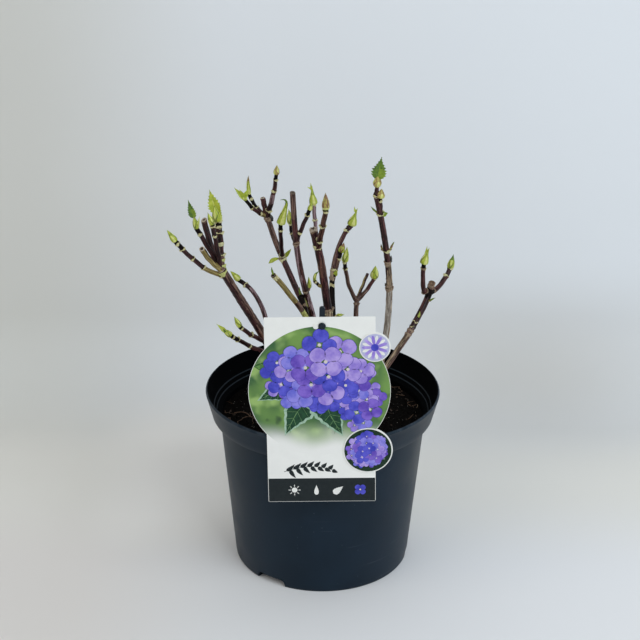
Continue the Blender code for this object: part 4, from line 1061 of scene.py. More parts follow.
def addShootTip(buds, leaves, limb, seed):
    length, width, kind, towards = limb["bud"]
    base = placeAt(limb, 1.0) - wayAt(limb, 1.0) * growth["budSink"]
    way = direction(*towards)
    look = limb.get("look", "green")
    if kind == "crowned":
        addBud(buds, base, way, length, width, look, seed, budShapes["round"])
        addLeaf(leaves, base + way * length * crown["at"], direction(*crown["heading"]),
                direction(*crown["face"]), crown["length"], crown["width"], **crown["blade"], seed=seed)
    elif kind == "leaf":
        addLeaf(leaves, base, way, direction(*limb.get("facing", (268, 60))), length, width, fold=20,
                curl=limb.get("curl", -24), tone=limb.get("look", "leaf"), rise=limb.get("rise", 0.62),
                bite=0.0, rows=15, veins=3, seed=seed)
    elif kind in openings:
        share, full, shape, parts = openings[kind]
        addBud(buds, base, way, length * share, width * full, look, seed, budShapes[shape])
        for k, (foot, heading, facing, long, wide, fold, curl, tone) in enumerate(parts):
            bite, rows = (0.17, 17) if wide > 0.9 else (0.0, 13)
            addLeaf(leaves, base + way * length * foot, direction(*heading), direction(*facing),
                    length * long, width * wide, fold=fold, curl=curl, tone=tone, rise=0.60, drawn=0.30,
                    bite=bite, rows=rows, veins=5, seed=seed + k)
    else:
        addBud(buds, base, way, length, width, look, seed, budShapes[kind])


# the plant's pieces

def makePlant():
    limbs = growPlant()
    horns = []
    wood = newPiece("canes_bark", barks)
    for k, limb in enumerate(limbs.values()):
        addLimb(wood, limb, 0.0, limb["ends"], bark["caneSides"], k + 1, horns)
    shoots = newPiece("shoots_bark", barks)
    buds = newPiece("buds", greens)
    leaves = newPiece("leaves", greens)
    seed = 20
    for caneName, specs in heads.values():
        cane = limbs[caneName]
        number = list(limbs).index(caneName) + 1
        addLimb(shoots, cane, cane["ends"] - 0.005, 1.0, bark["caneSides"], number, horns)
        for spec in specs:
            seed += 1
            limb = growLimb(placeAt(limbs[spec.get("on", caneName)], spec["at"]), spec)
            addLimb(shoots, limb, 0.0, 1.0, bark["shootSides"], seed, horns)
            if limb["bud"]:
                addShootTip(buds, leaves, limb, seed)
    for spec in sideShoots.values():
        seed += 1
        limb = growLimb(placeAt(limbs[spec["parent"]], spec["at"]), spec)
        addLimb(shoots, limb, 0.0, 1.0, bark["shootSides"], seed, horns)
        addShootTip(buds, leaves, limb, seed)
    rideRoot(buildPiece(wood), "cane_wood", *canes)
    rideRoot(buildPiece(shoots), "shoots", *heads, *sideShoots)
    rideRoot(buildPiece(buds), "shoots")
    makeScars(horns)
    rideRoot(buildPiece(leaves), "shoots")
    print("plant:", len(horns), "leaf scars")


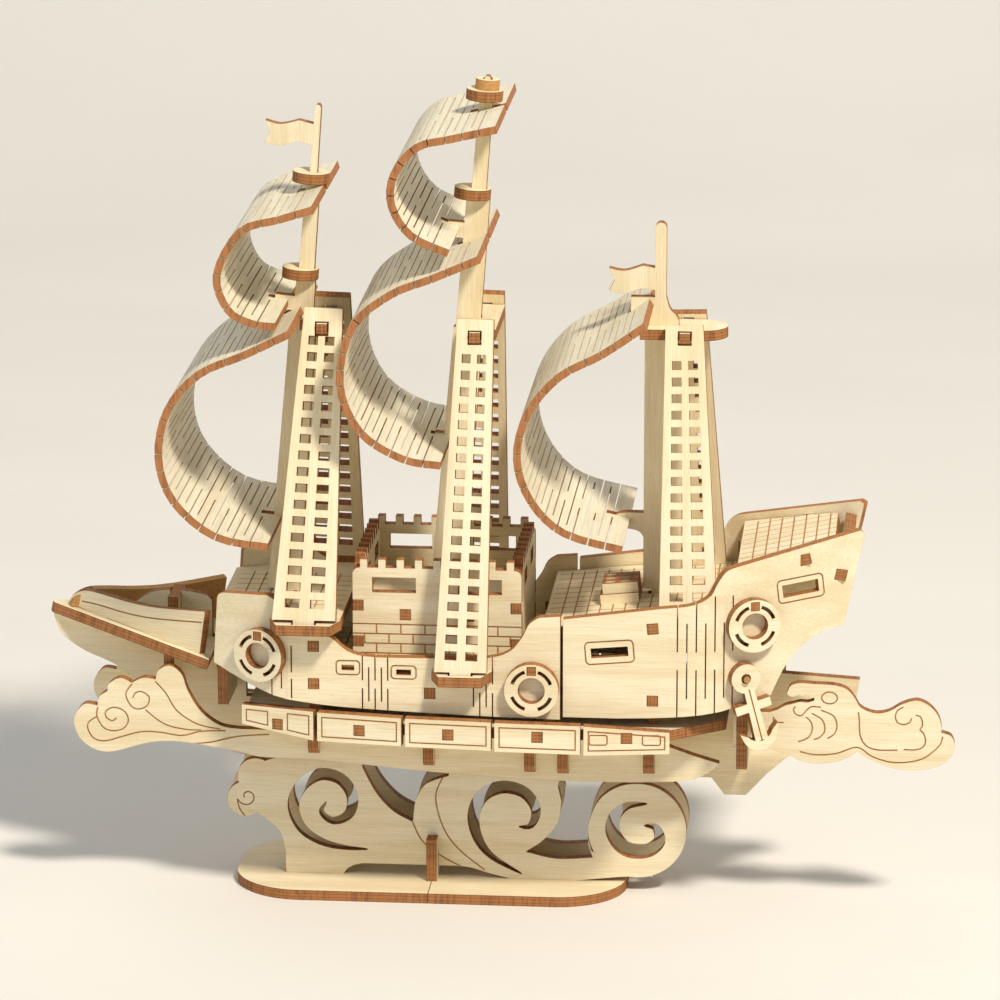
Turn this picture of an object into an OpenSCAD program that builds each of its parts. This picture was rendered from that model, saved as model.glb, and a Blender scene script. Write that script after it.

____

TASK GOAL
Identify the lines in the entries that hold "this" and return each one.

EXPECTED ANSWER
Continue the Blender code for this object: part 4, from line 1061 of scene.py. More parts follow.
Turn this picture of an object into an OpenSCAD program that builds each of its parts. This picture was rendered from that model, saved as model.glb, and a Blender scene script. Write that script after it.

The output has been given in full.